Requirement: Set down, exactly as they appear, the lines from the line holding "of the whole" through the line holding "in imported if", inclusive; output nothing outside that range.

Data shown:
-=-=-

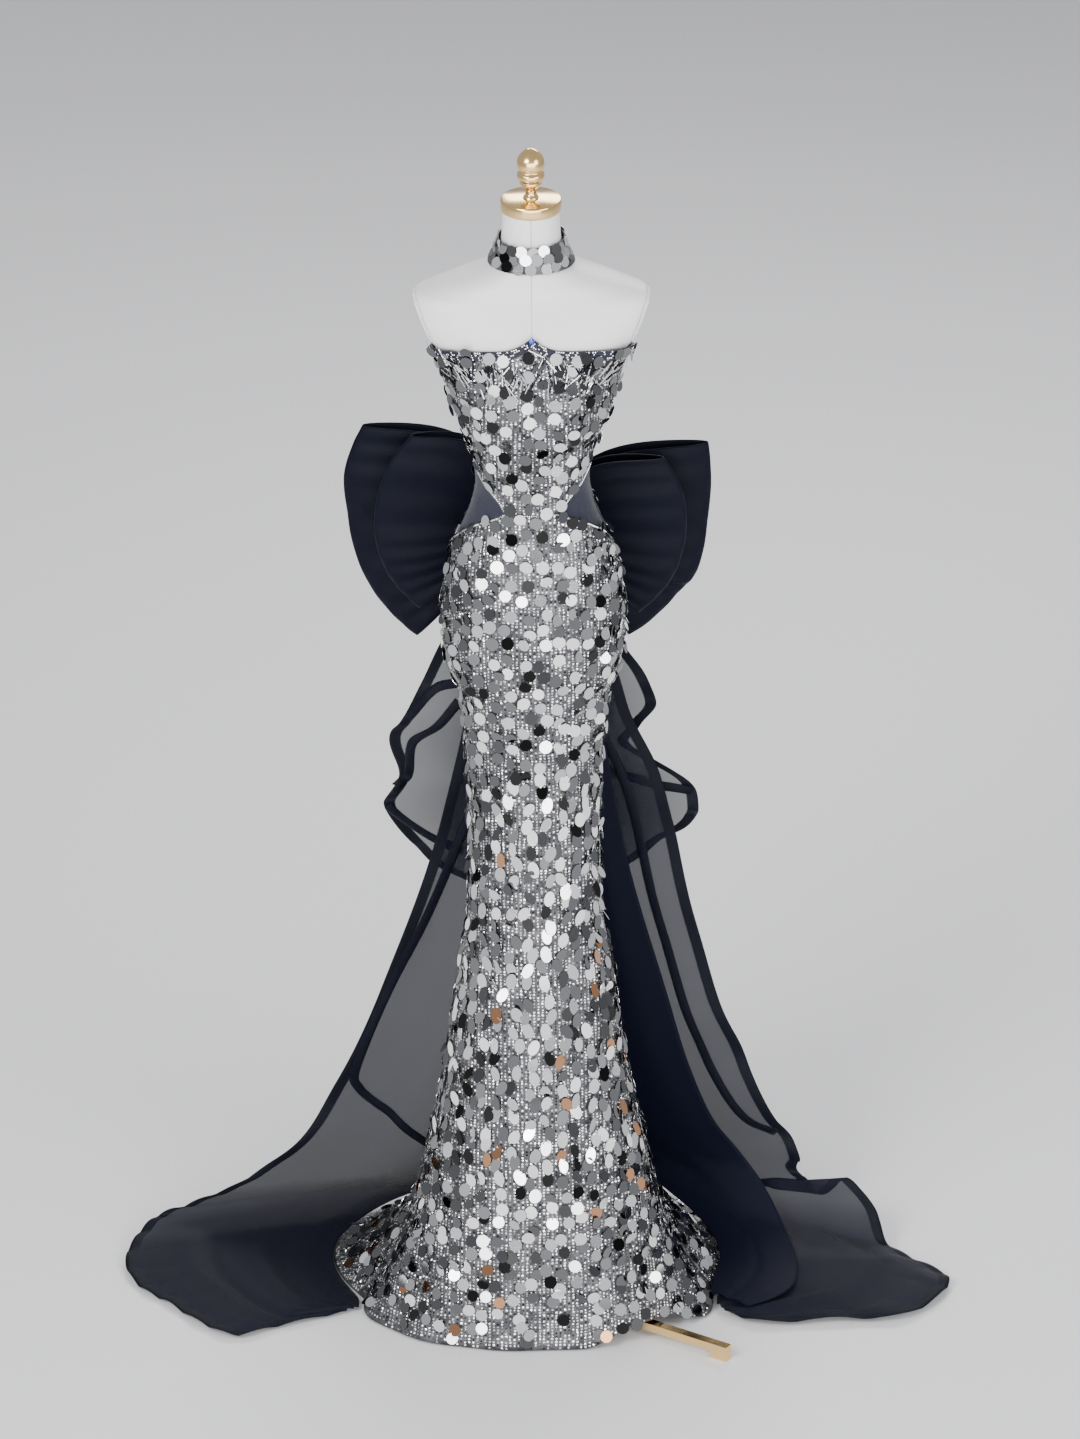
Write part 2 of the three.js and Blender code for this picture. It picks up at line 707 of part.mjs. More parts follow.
// A loop runs out from the knot on its front face, round the outer fold and back behind.
// Seen from above it is a drop shape; its outline from the front follows the table.
function loopPoint(loop, around, down) {
  const { side, offset, lean, bulge, pleats, phase, outline } = loop;
  const { x: rootX, halfHeight, halfGap, startAngle } = LOOP_ROOT;
  const turn = deg(lerp(startAngle, 360 - startAngle, around));
  const start = Math.cos(deg(startAngle));
  const out = (start - Math.cos(turn)) / (start + 1);
  const place = down * (outline.length - 1);
  const low = Math.min(outline.length - 2, Math.floor(place));
  const share = place - low;
  const angle = deg(lerp(outline[low][0], outline[low + 1][0], share));
  const reach = lerp(outline[low][1], outline[low + 1][1], share);
  const rootZ = KNOT.height + halfHeight * (1 - 2 * down);
  const rootY = knotCentreY(rootZ) + offset;
  const tipY = knotCentreY(KNOT.height) + offset + lean;
  const face = around < 0.5 ? 1 : -1;
  const gap = face * halfGap * (1 - out) + bulge * Math.sin(turn) * Math.sqrt(Math.max(0, out));
  const crease = PLEAT_DEPTH * Math.sin(2 * Math.PI * pleats * down + phase)
    * Math.sqrt(Math.max(0, out)) * (1 - 0.75 * out);
  const rise = 1 - Math.max(0, 1 - out) ** (1 + LOOP_PUFF * (1 - down) ** 1.5);
  return new THREE.Vector3(
    side * lerp(rootX, reach * Math.cos(angle), out),
    lerp(rootY, tipY, out) - gap + crease,
    lerp(rootZ, KNOT.height + reach * Math.sin(angle), rise),
  );
}

function bowLoop(name) {
  const loop = BOW_LOOPS[name];
  const geometry = parametricWall((u, v) => loopPoint(loop, u, v), 10, 12, loop.side * ORGANZA);
  addPiece(name, geometry, 'organza');
}

// A hanging sheet: straight across between its two edges, with soft lengthwise folds
// that are deepest in the middle of its width and shallow where it is sewn on.
function sheetSurface(table, side, { folds, depth, phase }) {
  const inner = table.map(([angle, z, away]) => {
    const point = figurePoint(angle, z);
    const plan = new THREE.Vector3(point.x, point.y, 0).normalize();
    point.addScaledVector(plan, away);
    return new THREE.Vector3(side * point.x, point.y, z);
  });
  const outer = table.map(([, , , x, y, z]) => new THREE.Vector3(side * x, y, z));
  const innerEdge = new THREE.CatmullRomCurve3(inner, false, 'centripetal');
  const outerEdge = new THREE.CatmullRomCurve3(outer, false, 'centripetal');
  return (u, v) => {
    const a = innerEdge.getPoint(v);
    const b = outerEdge.getPoint(v);
    const point = a.clone().lerp(b, u);
    const wave = depth * Math.sin(Math.PI * u) * Math.sin(2 * Math.PI * folds * u + phase);
    const hung = THREE.MathUtils.smoothstep(v, 0, 0.2);
    const lying = THREE.MathUtils.smoothstep(point.z, 10, 160);
    point.y += wave * hung * lying;
    point.z += Math.abs(wave) * hung * (1 - lying);
    return point;
  };
}

function hangingSheet(name, table, side, options) {
  const { rows, columns, finish = 'organza' } = options;
  const surface = sheetSurface(table, side, options);
  addPiece(name, parametricWall(surface, rows, columns, side * ORGANZA, FLOOR_CLEARANCE), finish);
}

function toManifold(geometry) {
  const plain = geometry.clone();
  plain.deleteAttribute('normal');
  plain.deleteAttribute('uv');
  const merged = mergeVertices(plain, 1e-4);
  return new manifoldLibrary.Manifold(new manifoldLibrary.Mesh({
    numProp: 3,
    vertProperties: new Float32Array(merged.attributes.position.array),
    triVerts: new Uint32Array(merged.index.array),
  }));
}

function fromManifold(solid) {
  const mesh = solid.getMesh();
  const geometry = new THREE.BufferGeometry();
  geometry.setAttribute('position', new THREE.BufferAttribute(new Float32Array(mesh.vertProperties), 3));
  geometry.setIndex(new THREE.BufferAttribute(new Uint32Array(mesh.triVerts), 1));
  geometry.computeVertexNormals();
  return geometry;
}

// A slab beside the armhole plane. near and far are distances past the plane, outwards.
function armholeSlab(side, near, far) {
  const { lowX, lowZ, highX, highZ } = ARM_PLANE;
  const reach = Math.hypot(highX - lowX, highZ - lowZ) + ARM_PLATE;
  const slab = new THREE.BoxGeometry(far - near, 400, reach);
  slab.translate((near + far) / 2, 0, 0);
  slab.rotateY(Math.atan2(highX - lowX, highZ - lowZ));
  slab.translate((lowX + highX) / 2, 0, (lowZ + highZ) / 2);
  if (side < 0) {
    slab.rotateZ(Math.PI);
  }
  return toManifold(slab);
}

// The form is one smooth closed body, with a flat plate over each armhole
function dressForm() {
  const levels = FIGURE.map(([z]) => z).filter((z) => z > TORSO_BOTTOM);
  const sections = [TORSO_BOTTOM];
  for (const level of levels) {
    const from = sections[sections.length - 1];
    sections.push(...evenSteps(from, level, Math.ceil((level - from) / FORM_STEP)).slice(1));
  }
  const sides = 30;
  const points = [];
  const faces = [];
  for (const z of sections) {
    for (let k = 0; k < sides; k += 1) {
      points.push(figurePoint((360 * k) / sides, z, FORM_CLEARANCE));
    }
  }
  const base = points.length;
  points.push(new THREE.Vector3(0, 0, TORSO_BOTTOM));
  points.push(new THREE.Vector3(0, 0, sections[sections.length - 1]));
  for (let k = 0; k < sides; k += 1) {
    const next = (k + 1) % sides;
    for (let r = 0; r < sections.length - 1; r += 1) {
      const a = r * sides + k;
      const b = r * sides + next;
      faces.push([a, b, b + sides], [a, b + sides, a + sides]);
    }
    const top = (sections.length - 1) * sides;
    faces.push([base, next, k], [base + 1, top + k, top + next]);
  }
  const whole = toManifold(closedGeometry(points, faces));
  let torso = whole;
  for (const [name, side] of [['arm_plate_left', -1], ['arm_plate_right', 1]]) {
    torso = torso.subtract(armholeSlab(side, -ARM_PLATE - SEAM_GAP, 300));
    addPiece(name, fromManifold(whole.intersect(armholeSlab(side, -ARM_PLATE, 0))), 'form');
  }
  addPiece('form_torso', fromManifold(torso), 'form');
}

function turned(profile, segments) {
  const geometry = new THREE.LatheGeometry(profile.map(([r, z]) => new THREE.Vector2(r, z)), segments);
  geometry.rotateX(Math.PI / 2);
  return geometry;
}

function neckCap() {
  const bottom = NECK_TOP + SEAM_GAP;
  const { radius, height, edge } = CAP;
  const profile = [[0, 0], [radius, 0], [radius, height - edge], [radius - edge, height], [0, height]];
  addPiece('neck_cap', turned(profile.map(([r, z]) => [r, bottom + z]), 24), 'gilt');
}

function finial() {
  const bottom = NECK_TOP + CAP.height + 2 * SEAM_GAP;
  addPiece('finial', turned(FINIAL.map(([r, z]) => [r, bottom + z]), 16), 'gilt');
}

function stand() {
  const legTop = FOOT_HEIGHT + LEG_HEIGHT;
  const hubBottom = legTop + SEAM_GAP;
  const hubTop = hubBottom + HUB.height;
  const hub = [
    [0, hubBottom],
    [HUB.radius, hubBottom],
    [HUB.radius, hubBottom + HUB.rim],
    [HUB.neck, hubTop],
    [0, hubTop],
  ];
  addPiece('stand_hub', turned(hub, 20), 'gilt');
  const poleBottom = hubTop + SEAM_GAP;
  const poleTop = TORSO_BOTTOM - SEAM_GAP;
  const pole = [[0, poleBottom], [POLE_RADIUS, poleBottom], [POLE_RADIUS, poleTop], [0, poleTop]];
  addPiece('stand_pole', turned(pole, 16), 'gilt');
  for (const [name, direction, length] of LEGS) {
    const side = new THREE.Shape([
      new THREE.Vector2(LEG_ROOT, FOOT_HEIGHT),
      new THREE.Vector2(length - FOOT_LENGTH, FOOT_HEIGHT),
      new THREE.Vector2(length - FOOT_LENGTH, 0),
      new THREE.Vector2(length, 0),
      new THREE.Vector2(length, legTop),
      new THREE.Vector2(LEG_ROOT, legTop),
    ]);
    const bar = new THREE.ExtrudeGeometry(side, { depth: LEG_WIDTH, bevelEnabled: false });
    bar.translate(0, 0, -LEG_WIDTH / 2);
    bar.rotateX(Math.PI / 2);
    bar.rotateZ(deg(direction));
    addPiece(name, bar, 'gilt');
  }
}

dressForm();
neckCap();
finial();
stand();
bodiceFront();
for (const [end, side] of [['left', -1], ['right', 1]]) {
  bodiceBack(`bodice_back_${end}`, side);
  waistInset(`inset_${end}`, side);
  skirtFront(`skirt_front_${end}`, side);
  skirtBack(`skirt_back_${end}`, side);
}
backZip();
necklineTrim();
centreCrystal();
neckBand();
bowKnot();
Object.keys(BOW_LOOPS).forEach(bowLoop);
hangingSheet('tail_left', TAIL_LEFT, -1, SHEET_FOLDS.tail_left);
hangingSheet('tail_right', TAIL_RIGHT, 1, SHEET_FOLDS.tail_right);
hangingSheet('panel_right', PANEL_RIGHT, 1, SHEET_FOLDS.panel_right);
hangingSheet('cascade_left', CASCADE_LEFT, -1, SHEET_FOLDS.cascade_left);
hangingSheet('cascade_right', CASCADE_RIGHT, 1, SHEET_FOLDS.cascade_right);

// The origin is under the middle of the whole
gown.updateMatrixWorld(true);
const box = new THREE.Box3().setFromObject(gown);
const centre = box.getCenter(new THREE.Vector3());
gown.position.set(-centre.x, -centre.y, 0);

export default gown;
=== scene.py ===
"""A strapless trumpet gown in silver sequins with sheer waist insets, a two-layer organza bow and
organza tails, on a limbless dress form with a gilt stand. Lengths are in millimetres from the stand's
pole until a mesh is made."""
import math

import bpy
import numpy as np
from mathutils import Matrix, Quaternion, Vector


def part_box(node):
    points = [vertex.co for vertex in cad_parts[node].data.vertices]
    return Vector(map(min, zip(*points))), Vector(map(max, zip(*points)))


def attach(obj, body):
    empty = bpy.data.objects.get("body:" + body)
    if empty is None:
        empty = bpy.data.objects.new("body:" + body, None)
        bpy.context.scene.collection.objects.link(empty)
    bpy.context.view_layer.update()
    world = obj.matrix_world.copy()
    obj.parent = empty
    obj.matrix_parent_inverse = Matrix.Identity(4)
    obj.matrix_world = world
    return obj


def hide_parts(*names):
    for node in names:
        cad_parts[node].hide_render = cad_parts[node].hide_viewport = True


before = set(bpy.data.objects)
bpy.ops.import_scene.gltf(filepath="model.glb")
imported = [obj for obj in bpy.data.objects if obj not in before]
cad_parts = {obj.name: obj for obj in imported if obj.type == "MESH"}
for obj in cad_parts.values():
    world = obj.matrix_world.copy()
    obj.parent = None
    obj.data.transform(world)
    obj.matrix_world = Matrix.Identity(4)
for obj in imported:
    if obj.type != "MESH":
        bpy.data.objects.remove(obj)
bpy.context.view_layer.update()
POLE_LOW, POLE_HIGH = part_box("stand_pole")
POLE = np.array([(POLE_LOW.x + POLE_HIGH.x) / 2, (POLE_LOW.y + POLE_HIGH.y) / 2, 0])
RANDOM = np.random.default_rng(7)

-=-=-

Output for this task:
// The origin is under the middle of the whole
gown.updateMatrixWorld(true);
const box = new THREE.Box3().setFromObject(gown);
const centre = box.getCenter(new THREE.Vector3());
gown.position.set(-centre.x, -centre.y, 0);

export default gown;
=== scene.py ===
"""A strapless trumpet gown in silver sequins with sheer waist insets, a two-layer organza bow and
organza tails, on a limbless dress form with a gilt stand. Lengths are in millimetres from the stand's
pole until a mesh is made."""
import math

import bpy
import numpy as np
from mathutils import Matrix, Quaternion, Vector


def part_box(node):
    points = [vertex.co for vertex in cad_parts[node].data.vertices]
    return Vector(map(min, zip(*points))), Vector(map(max, zip(*points)))


def attach(obj, body):
    empty = bpy.data.objects.get("body:" + body)
    if empty is None:
        empty = bpy.data.objects.new("body:" + body, None)
        bpy.context.scene.collection.objects.link(empty)
    bpy.context.view_layer.update()
    world = obj.matrix_world.copy()
    obj.parent = empty
    obj.matrix_parent_inverse = Matrix.Identity(4)
    obj.matrix_world = world
    return obj


def hide_parts(*names):
    for node in names:
        cad_parts[node].hide_render = cad_parts[node].hide_viewport = True


before = set(bpy.data.objects)
bpy.ops.import_scene.gltf(filepath="model.glb")
imported = [obj for obj in bpy.data.objects if obj not in before]
cad_parts = {obj.name: obj for obj in imported if obj.type == "MESH"}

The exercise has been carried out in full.